In both investment funds and banks, the ease with which assets can be turned into cash or its equivalent can determine whether an institution survives a crisis to fight another day. Robert Fiedler, a Frankfurt-based liquidity specialist with software house Algorithmics, says that while market liquidity risk and the funding risk built into a bank’s balance sheet are often treated as separate problems, they can become joined at the hip when things go wrong.
“A bank that sees a funding gap [in the weeks ahead] might normally rely on the repo markets to gain liquidity, as this is cheaper than unsecured funding and is balance sheet-neutral as well,” says Fiedler. “But you can’t depend on being able to do this in difficult markets, or if there’s word on the street that the bank is in trouble.”

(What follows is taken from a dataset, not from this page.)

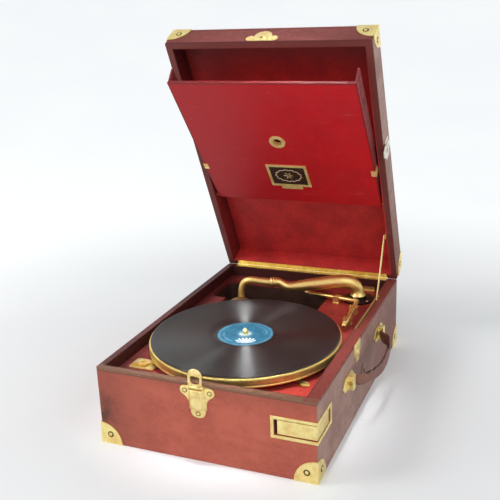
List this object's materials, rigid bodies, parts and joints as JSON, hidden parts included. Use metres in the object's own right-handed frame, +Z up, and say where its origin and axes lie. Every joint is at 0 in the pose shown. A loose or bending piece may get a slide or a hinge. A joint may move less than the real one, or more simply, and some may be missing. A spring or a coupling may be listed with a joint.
{
  "type": "wind up phonograph",
  "caption": "Portable wind-up gramophone in a red leathercloth case: lid propped open with a record tray, turntable and record, gooseneck tonearm, stowed crank, carrying handle and needle box.",
  "frame": {"origin": "on the underside of the case, at the middle of its base board", "axes": "+Z up, -Y towards the front latch, +Y towards the lid hinge, +X towards the carrying handle"},
  "size_m": [0.3146, 0.4523, 0.4936],
  "materials": {
    "leathercloth": "faded red leathercloth",
    "lining": "dark red cloth lining",
    "crimson_board": "crimson lacquered board",
    "deck": "red covered motor board",
    "gilt_brass": "gilt brass, worn and pitted",
    "old_brass": "aged brass",
    "nickel": "worn nickel plate",
    "black_paint": "black lacquer",
    "steel": "machined steel",
    "iron": "cast frame",
    "felt": "turntable felt",
    "shellac": "grooved shellac",
    "label": "printed paper, blue",
    "strap": "worn brown leather",
    "grip": "black stained wood",
    "mica": "pale mica disc",
    "dark_print": "dark enamel plaque"
  },
  "bodies": {
    "case": {"front_wall": "leathercloth", "back_wall": "leathercloth", "left_wall": "leathercloth", "right_wall": "leathercloth", "case_base": "leathercloth", "case_corners": "gilt_brass", "motor_board": "deck", "horn_bowl": "black_paint", "horn_throat": "black_paint", "hinge_leaf_case": "old_brass", "stay_rail": "old_brass", "front_latch_plate": "gilt_brass", "side_fittings": "gilt_brass", "handle_brackets": "gilt_brass", "needle_bin_frame": "gilt_brass", "tonearm_base": "black_paint", "deck_clips": "old_brass", "brake_plate": "old_brass", "motor_bed": "iron", "motor_frame": "iron"},
    "lid": {"lid_walls": "leathercloth", "lid_top": "leathercloth", "lid_corners": "gilt_brass", "hinge_leaf_lid": "old_brass", "lid_fittings": "gilt_brass", "side_latch_plate": "nickel", "tray_guides": "old_brass"},
    "stay": {"stay_bar": "gilt_brass"},
    "record_tray": {"tray_panel": "crimson_board", "tray_pocket": "lining", "tray_fittings": "gilt_brass", "picture_frame": "gilt_brass", "picture_plate": "dark_print"},
    "side_latch": {"side_latch_lever": "nickel"},
    "hasp": {"latch_hasp": "gilt_brass"},
    "needle_bin": {"needle_bin_cover": "gilt_brass", "needle_bin_cup": "old_brass"},
    "handle": {"handle_strap": "strap"},
    "turntable": {"spindle_shaft": "steel", "platter": "gilt_brass", "platter_rim": "gilt_brass", "platter_felt": "felt", "record": "shellac", "record_label": "label"},
    "mid_wheel": {"mid_wheel": "old_brass"},
    "barrel": {"spring_barrel": "old_brass", "mainspring": "steel"},
    "governor": {"governor_shaft": "steel", "governor_weights": "old_brass"},
    "winding_arbor": {"winding_wheel": "steel"},
    "winding_shaft": {"winding_shaft": "steel"},
    "tonearm": {"tonearm_tube": "gilt_brass"},
    "gooseneck": {"gooseneck": "gilt_brass"},
    "soundbox": {"soundbox": "gilt_brass", "diaphragm": "mica", "needle": "steel"},
    "brake_lever": {"brake_lever": "old_brass"},
    "speed_lever": {"speed_lever": "old_brass"},
    "crank": {"crank_rod": "old_brass"},
    "crank_grip": {"crank_grip": "grip"}
  },
  "joints": [
    {"name": "lid_hinge", "type": "hinge", "parent": "case", "child": "lid", "pos_m": [0, 0.2065, 0.10465], "axis": [1, 0, 0], "range_deg": [0, 64.5]},
    {"name": "stay_swing", "type": "hinge", "parent": "lid", "child": "stay", "pos_m": [0.131, 0.16464, 0.18661], "axis": [1, 0, 0], "range_deg": [-126.8, 0]},
    {"name": "tray_tilt", "type": "hinge", "parent": "lid", "child": "record_tray", "pos_m": [0, 0.15192, 0.23871], "axis": [1, 0, 0], "range_deg": [-12.1, 0]},
    {"name": "side_latch_turn", "type": "hinge", "parent": "lid", "child": "side_latch", "pos_m": [0.143, 0.116, 0.33237], "axis": [1, 0, 0], "range_deg": [-90, 0]},
    {"name": "hasp_turn", "type": "hinge", "parent": "case", "child": "hasp", "pos_m": [-0.0039, -0.2111, 0.1012], "axis": [1, 0, 0], "range_deg": [0, 120]},
    {"name": "needle_bin_swing", "type": "hinge", "parent": "case", "child": "needle_bin", "pos_m": [0.138, -0.1638, 0.065], "axis": [0, 0, 1], "range_deg": [0, 55]},
    {"name": "handle_lift", "type": "hinge", "parent": "case", "child": "handle", "pos_m": [0.1477, 0, 0.0685], "axis": [0, 1, 0], "range_deg": [-45, 0]},
    {"name": "turntable_spin", "type": "hinge", "parent": "case", "child": "turntable", "pos_m": [0, -0.0671, 0.07], "axis": [0, 0, 1], "continuous": true},
    {"name": "mid_wheel_spin", "type": "hinge", "parent": "case", "child": "mid_wheel", "pos_m": [0.03339, -0.05004, 0.055], "axis": [0, 0, 1], "continuous": true},
    {"name": "barrel_spin", "type": "hinge", "parent": "case", "child": "barrel", "pos_m": [0.05, -0.005, 0.065], "axis": [0, 0, 1], "continuous": true},
    {"name": "governor_spin", "type": "hinge", "parent": "case", "child": "governor", "pos_m": [-0.0288, -0.0671, 0.06], "axis": [0, 0, 1], "continuous": true},
    {"name": "winding_shaft_spin", "type": "hinge", "parent": "case", "child": "winding_shaft", "pos_m": [0.1, -0.005, 0.046], "axis": [1, 0, 0], "continuous": true},
    {"name": "winding_arbor_spin", "type": "hinge", "parent": "case", "child": "winding_arbor", "pos_m": [0.05, -0.005, 0.05], "axis": [0, 0, 1], "continuous": true},
    {"name": "tonearm_swing", "type": "hinge", "parent": "case", "child": "tonearm", "pos_m": [0.096, 0.147, 0.105], "axis": [0, 0, -1], "range_deg": [-23.5, 0]},
    {"name": "gooseneck_turn", "type": "hinge", "parent": "tonearm", "child": "gooseneck", "pos_m": [-0.025, 0.1035, 0.119], "axis": [-0.941, -0.3383, 0], "range_deg": [-180, 0]},
    {"name": "soundbox_turn", "type": "hinge", "parent": "gooseneck", "child": "soundbox", "pos_m": [-0.06164, 0.06057, 0.0805], "axis": [0.3383, -0.941, 0], "range_deg": [-87.1, 0]},
    {"name": "brake_turn", "type": "hinge", "parent": "case", "child": "brake_lever", "pos_m": [-0.106, -0.154, 0.092], "axis": [0, 0, 1], "range_deg": [0, 16]},
    {"name": "speed_turn", "type": "hinge", "parent": "case", "child": "speed_lever", "pos_m": [0.094, -0.134, 0.088], "axis": [0, 0, 1], "range_deg": [-12, 12]},
    {"name": "crank_unclip", "type": "slide", "parent": "case", "child": "crank", "axis": [0, 0, 1], "range_m": [0, 0.006]},
    {"name": "crank_grip_spin", "type": "hinge", "parent": "crank", "child": "crank_grip", "pos_m": [0.01604, 0.15398, 0.096], "axis": [-0.048, 0.9988, 0], "continuous": true}
  ],
  "couplings": [
    {"joint": "stay_swing", "follows": "lid_hinge", "ratio": -1.9653},
    {"joint": "tray_tilt", "follows": "lid_hinge", "ratio": -0.18605},
    {"joint": "mid_wheel_spin", "follows": "turntable_spin", "ratio": -0.25},
    {"joint": "barrel_spin", "follows": "turntable_spin", "ratio": 0.05},
    {"joint": "governor_spin", "follows": "turntable_spin", "ratio": -5},
    {"joint": "winding_shaft_spin", "follows": "winding_arbor_spin", "ratio": -2},
    {"joint": "gooseneck_turn", "follows": "tonearm_swing", "ratio": 7.6596},
    {"joint": "soundbox_turn", "follows": "tonearm_swing", "ratio": 3.7021}
  ]
}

Instead, says Fiedler, a bank in such a situation might be obliged to sell down its portfolio of securities. But doing this quickly brings with it the problem of market liquidity risk as well as many operational issues. Even if the market in question is relatively deep and is behaving normally, an institution can incur significant costs – and spark unwelcome market rumour – if it tries to liquidate a large position in a short period of time.

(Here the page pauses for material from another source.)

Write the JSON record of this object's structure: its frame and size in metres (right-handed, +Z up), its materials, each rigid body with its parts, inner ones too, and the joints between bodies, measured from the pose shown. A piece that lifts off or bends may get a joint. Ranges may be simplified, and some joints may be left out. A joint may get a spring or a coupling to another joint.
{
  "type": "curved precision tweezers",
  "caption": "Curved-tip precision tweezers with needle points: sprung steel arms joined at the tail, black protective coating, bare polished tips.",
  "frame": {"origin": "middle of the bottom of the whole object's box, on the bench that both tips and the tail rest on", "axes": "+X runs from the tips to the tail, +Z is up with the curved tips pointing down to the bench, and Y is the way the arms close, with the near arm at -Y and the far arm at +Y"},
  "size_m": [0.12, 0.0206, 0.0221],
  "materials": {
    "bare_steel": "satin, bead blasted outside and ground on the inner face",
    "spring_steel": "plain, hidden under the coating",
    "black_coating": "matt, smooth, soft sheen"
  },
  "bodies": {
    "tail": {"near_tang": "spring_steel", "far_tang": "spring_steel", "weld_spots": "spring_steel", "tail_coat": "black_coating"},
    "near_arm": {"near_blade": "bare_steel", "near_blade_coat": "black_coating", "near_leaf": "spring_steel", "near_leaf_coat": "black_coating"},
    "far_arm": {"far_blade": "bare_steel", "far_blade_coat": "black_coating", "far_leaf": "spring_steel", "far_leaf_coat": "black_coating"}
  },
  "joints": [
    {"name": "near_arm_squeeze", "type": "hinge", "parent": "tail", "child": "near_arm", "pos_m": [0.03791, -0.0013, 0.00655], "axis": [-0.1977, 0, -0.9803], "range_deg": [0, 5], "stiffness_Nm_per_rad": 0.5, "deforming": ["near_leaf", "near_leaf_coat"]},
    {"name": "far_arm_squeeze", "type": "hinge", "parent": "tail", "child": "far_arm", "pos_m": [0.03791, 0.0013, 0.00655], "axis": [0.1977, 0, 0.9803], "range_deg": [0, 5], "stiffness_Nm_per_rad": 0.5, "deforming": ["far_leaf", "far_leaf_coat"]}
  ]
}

If the market is shallow, or is already in crisis-mode, then the problems multiply. That’s why experts agree that the time to take stock of all kinds of liquidity risk – funding risk, market liquidity risk and their interaction – is well before any crisis hits. The most recent Quarterly Review from the Bank for International Settlement puts it this way: “The illusion of permanent market liquidity is probably the most insidious threat to liquidity itself.” According to the report, liquidity is a kind of flytrap for market participants. Markets become artificially liquid as prices rise and participants are drawn in, then turn unpleasantly sticky as they all try to take flight at the same time.
Various new methodologies attempt to put a value on market liquidity risk. (See, for example, paper 2000-E-14 issued by the Institute for Monetary and Economic Studies at the Bank of Japan, which includes a review of existing literature). These new methodologies try to mend some of the simplifying assumptions of the standard value-at-risk approach to market risk management. VAR assumes that that the liquidation of a position will not itself have an impact on the market, that positions can be liquidated in a short period of time and that the bid–offer spread will remain steady.

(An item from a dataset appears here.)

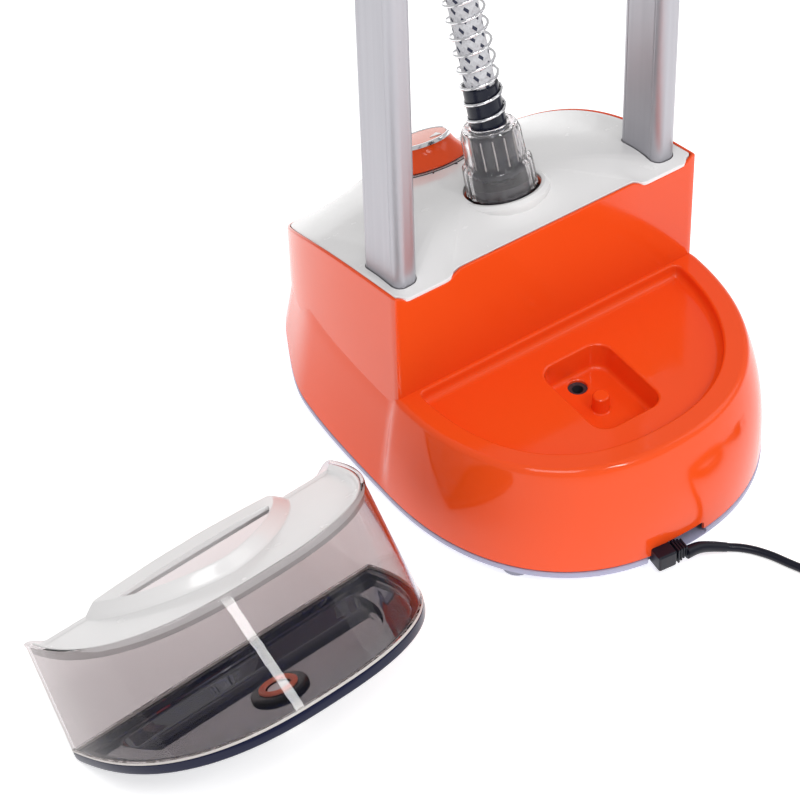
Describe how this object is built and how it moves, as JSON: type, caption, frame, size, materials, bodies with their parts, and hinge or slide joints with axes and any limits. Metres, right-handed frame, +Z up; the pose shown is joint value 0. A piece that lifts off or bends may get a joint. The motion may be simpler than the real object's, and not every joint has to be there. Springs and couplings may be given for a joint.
{
  "type": "standing garment and wallpaper steamer",
  "caption": "Standing steamer with a lift-off water tank stood beside its base, twin telescopic poles, braided hose, steam head on a cradle, folding hanger arms and a mains cord.",
  "frame": {"origin": "on the floor under the middle of the whole set's box, measured without the mains cord, the hose and what is on them", "axes": "+Z up, -Y towards the tank seat at the front of the base, +X to the right seen from the front"},
  "size_m": [0.6353, 0.5214, 1.4125],
  "materials": {
    "orange_plastic": "glossy moulded ABS",
    "pale_orange": "glossy moulded disc",
    "white_plastic": "semi-gloss moulded ABS",
    "base_plastic": "satin moulded plastic",
    "rubber_grey": "soft moulded foot",
    "steel": "brushed",
    "dark_plastic": "fine texture",
    "pole_aluminium": "satin anodised",
    "orange_rubber": "soft silicone",
    "black_rubber": "matt",
    "navy_plastic": "glossy moulded",
    "cast_metal": "as cast",
    "red_silicone": "soft silicone",
    "pale_silicone": "translucent silicone",
    "cord_pvc": "smooth sheath",
    "chrome_metal": "polished",
    "hose_braid": "woven braid with dark flecks",
    "clear_plastic": "clear moulded",
    "grey_seal": "soft seal",
    "smoke_plastic": "smoky clear moulded"
  },
  "bodies": {
    "base": {"base_plate": "base_plastic", "base_feet": "rubber_grey", "base_screws": "steel", "body_shell": "orange_plastic", "tank_seat": "orange_plastic", "sump_cup": "orange_plastic", "top_cover": "white_plastic", "pole_sockets": "dark_plastic", "outer_pole_left": "pole_aluminium", "outer_pole_right": "pole_aluminium", "pole_collar_left": "dark_plastic", "pole_collar_right": "dark_plastic", "hose_seal_ring": "orange_rubber", "steam_outlet": "dark_plastic", "outlet_o_ring": "black_rubber", "hose_end_fitting": "navy_plastic", "boiler_body": "cast_metal", "boiler_gasket": "red_silicone", "boiler_lid": "cast_metal", "boiler_screws": "steel", "heater_element": "steel", "thermostat": "dark_plastic", "thermal_fuse": "white_plastic", "inlet_fitting": "dark_plastic", "inlet_tube": "pale_silicone", "steam_pipe": "pale_silicone", "rotary_switch": "dark_plastic", "terminal_block": "white_plastic", "cord_bushing": "black_rubber", "cord_clamp": "dark_plastic", "mains_cord": "cord_pvc", "mains_coil": "cord_pvc", "mains_plug": "black_rubber", "plug_pins": "chrome_metal", "steam_hose": "hose_braid", "hose_spring": "chrome_metal"},
    "knob": {"knob_skirt": "orange_plastic", "knob_cap": "pale_orange", "knob_ring": "chrome_metal"},
    "collar": {"hose_nut": "clear_plastic"},
    "lever_left": {"lock_lever_left": "orange_plastic"},
    "lever_right": {"lock_lever_right": "orange_plastic"},
    "upper": {"inner_pole_left": "pole_aluminium", "inner_pole_right": "pole_aluminium", "top_bar": "white_plastic", "head_cradle": "dark_plastic"},
    "arm_left": {"hanger_arm_left": "white_plastic"},
    "arm_right": {"hanger_arm_right": "white_plastic"},
    "head": {"head_plate": "steel", "head_shell": "orange_plastic", "head_back": "white_plastic", "head_handle": "white_plastic"},
    "tank": {"tank_tray": "navy_plastic", "tray_seal": "grey_seal", "tank_shell": "smoke_plastic", "tank_lid": "white_plastic"},
    "cap": {"valve_cap": "navy_plastic", "valve_gasket": "orange_rubber", "valve_spring": "steel"},
    "stem": {"valve_stem": "white_plastic"}
  },
  "joints": [
    {"name": "telescope", "type": "slide", "parent": "base", "child": "upper", "axis": [0, 0, 1], "range_m": [-0.48, 0], "deforming": ["steam_hose"]},
    {"name": "knob_turn", "type": "hinge", "parent": "base", "child": "knob", "pos_m": [0.113, 0.1188, 0.1476], "axis": [0, 0.5, 0.866], "range_deg": [0, 270]},
    {"name": "collar_turn", "type": "hinge", "parent": "base", "child": "collar", "pos_m": [0.113, 0.0302, 0.1845], "axis": [0, 0.3256, 0.9455], "range_deg": [0, 90]},
    {"name": "lever_left_flip", "type": "hinge", "parent": "base", "child": "lever_left", "pos_m": [-0.012, 0.0085, 0.71], "axis": [0, 1, 0], "range_deg": [0, 100]},
    {"name": "lever_right_flip", "type": "hinge", "parent": "base", "child": "lever_right", "pos_m": [0.238, 0.0085, 0.71], "axis": [0, -1, 0], "range_deg": [0, 100]},
    {"name": "arm_left_fold", "type": "hinge", "parent": "upper", "child": "arm_left", "pos_m": [0.013, 0.0085, 1.337], "axis": [0, 1, 0], "range_deg": [0, 95]},
    {"name": "arm_right_fold", "type": "hinge", "parent": "upper", "child": "arm_right", "pos_m": [0.213, 0.0085, 1.337], "axis": [0, -1, 0], "range_deg": [0, 95]},
    {"name": "head_lift", "type": "slide", "parent": "upper", "child": "head", "axis": [0, 0, 1], "range_m": [0, 0.045]},
    {"name": "tank_lift", "type": "slide", "parent": "base", "child": "tank", "axis": [0, 0, 1], "range_m": [0, 0.3]},
    {"name": "cap_turn", "type": "hinge", "parent": "tank", "child": "cap", "pos_m": [-0.18542, -0.13286, 0.03096], "axis": [-0.0442, 0.5056, 0.8616], "range_deg": [0, 60]},
    {"name": "valve_push", "type": "slide", "parent": "cap", "child": "stem", "axis": [-0.0442, 0.5056, 0.8616], "range_m": [0, 0.005], "stiffness_N_per_m": 200, "springref_m": -0.005, "deforming": ["valve_spring"]}
  ]
}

But, with a few exceptions, the new methodologies say more about the liquidity risk of exiting large positions in normal markets, and the problem of optimising exit strategies in such markets, than about the liquidity risks of abnormal markets. The lesson of 1998, when market turbulence helped bring down Long-Term Capital Management, was that the liquidity that matters is the kind – almost impossible to measure – that persists in a market when it is under extreme stress.
Since 1998, the threat that has really scared banks and their regulators is that of a simultaneous increase in illiquidity and market price volatility that feeds credit concerns and leads to a breakdown in the normal relationships between markets. As various reports and background papers on the problem have attested over the past few years, no single measure captures this kind of stress liquidity risk. Aside from market depth, tightness and resilience, market liquidity in a crisis depends on the nature and diversity of market participants, their reasons for entering the market and the reaction of their credit departments to deteriorating conditions.
A BIS paper on stress-testing practices in large financial institutions pointed out in March 2000 that one way to anticipate market fragilities like this might be to aggregate stress testing results from leading market participants. But the report also noted the many practical challenges of attempting to do this, and said the information would not help banks allocate risk capital as it would not indicate how likely such severe situations were.
It’s difficult to obtain good data on the historical cost of liquidity deficits during market crises, says Algorithmic’s Fiedler, because the data that’s most interesting – panic-stricken sales at low prices on the over-the-counter markets – is the most difficult to track down.
Debate continues on whether VAR itself might make this kind of liquidity crisis worse. In a prize-winning essay reproduced on our features pages, Avinash Persaud of State Street says quantitative market risk models, such as value-at-risk, tell institutions to exit from volatile markets at the same time, and so exacerbate market shocks – though not everyone in the market risk community agrees.
Meanwhile, the long-term drift in the banking industry away from funding based on customer core deposits, and towards money market funding sources of various kinds, means that liquidity risks of various kinds are on an upward trend.
This, along with the shifting liquidity structure of some critical financial markets – such as the government debt market in the US – means there’s only one certainty. The next market liquidity crisis won’t be a re-run of 1998, or of any other historical example.